NMR and inhibiting HIV: an interview with Professor Michael Summers

Michael Summers is the Professor of Chemistry and Biochemistry at the University of Maryland, Baltimore County, and an investigator with the Howard Hughes Medical Institute. In this interview, he tells us about his work investigating the structure of large RNAs using NMR spectroscopy.

When did you get involved in NMR spectroscopy?

I’ve been doing NMR since I was a graduate student at Emory University in the mid ‘80’s, and my real training in NMR was as a postdoc at NIH with Ad Bax. I’ve been using NMR as our main tool to study HIV structural biology since I took my faculty position in 1987.

Can you share some results of your recent work on RNA structures?

We’re really excited because we’re using NMR to look at really large RNAs. RNAs are challenging for a number of reasons, the main one being that with only four typical nucleotide types, the signals tend to come in very crowded regions of the NMR spectrum. So, historically, the sizes of RNAs that have been structurally characterized is only about 25 or 30 nucleotides. We’re developing some labelling techniques and some different kinds of strategies that have allowed us to look at much larger RNAs.

We’ve recently reported that we can get structural information from RNAs containing as many as 700 nucleotides, which is a huge molecule. We’re just now trying to develop tools so that we can actually develop three-dimensional models of RNAs that are that large.

Although we’ve been focusing most heavily on the labelling strategies and the approach that we would use, we’ve more recently started collaborating with Ad Bax using conventional NMR methods to try to take advantage of long range proton nitrogen scalar couplings to bring three and four-dimensional NMR to bear on these problems.

What impact could your work have on biomedical research?

It’s hard to say where the impact is going to come from. With some of our studies, we’ve been able to develop new ways of inhibiting HIV. When we solve the structure of one part of the virus, we realize that, just based on the structure, that there might be a way of inhibiting maturation. So, we’ve identified inhibitors, we’ve patented them, we’ve licensed them and there are companies that have been trying to get them to the point that they might be useful.

I don’t know where that will eventually go. What we’re most excited about is trying to understand how the virus works. I think that by getting information about how the key parts of the virus fit together, that may help other people who focus mainly on drug discovery. If we have some idea, we’re certainly going to try it out, but I hope that the basic principles of biology, of HIV virology, will be helpful more broadly.
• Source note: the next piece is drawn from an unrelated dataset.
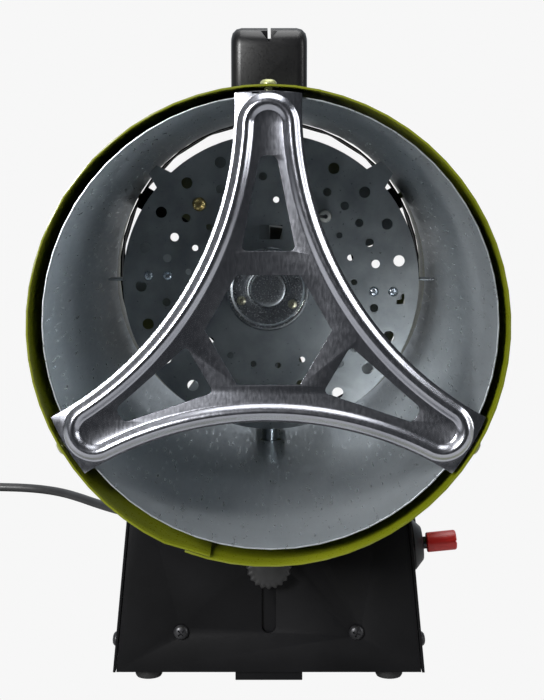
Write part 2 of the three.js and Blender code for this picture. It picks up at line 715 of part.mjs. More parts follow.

Also, the things that we’ve learned about focusing on large RNAs and how you would try to determine the structure and dynamics of large RNAs, hopefully that could be broadly useful as well in the biomedical community.

How important is instrumentation in your work?

We couldn’t do anything without our instrumentation. NMR is the central tool that we use. We have attempted, in the past, to use other kinds of technologies. Recently, we’ve tried to grow crystals of some of our protein RNA complexes, of some of our RNAs, and there’s just no way that’s going to happen.

What we know now is that as we look at larger and larger biologically functional RNAs, they are flexible, they’re undergoing conformational changes, so the idea that they might crystallize is probably pretty farfetched. We’ve been able to learn a lot using NMR that I don’t think you’d be able to learn using any other technique.

What improvements in the technology would you like to see in the future, to help push your research forward?

The typical things that would help us are things like the improved signal-to-noise and resolution that we would get at higher fields. I’m not a physicist - I need to qualify that upfront, I was trained mainly as an inorganic chemist. But every time there’s been a big increase in field strength, we’ve seen major advantages. We’re collecting data that we can interpret at 800 megahertz that I don’t think would be possible on our 600 megahertz magnets. Higher field, higher signal-to-noise, and better resolution - those kinds of things are likely to really help us.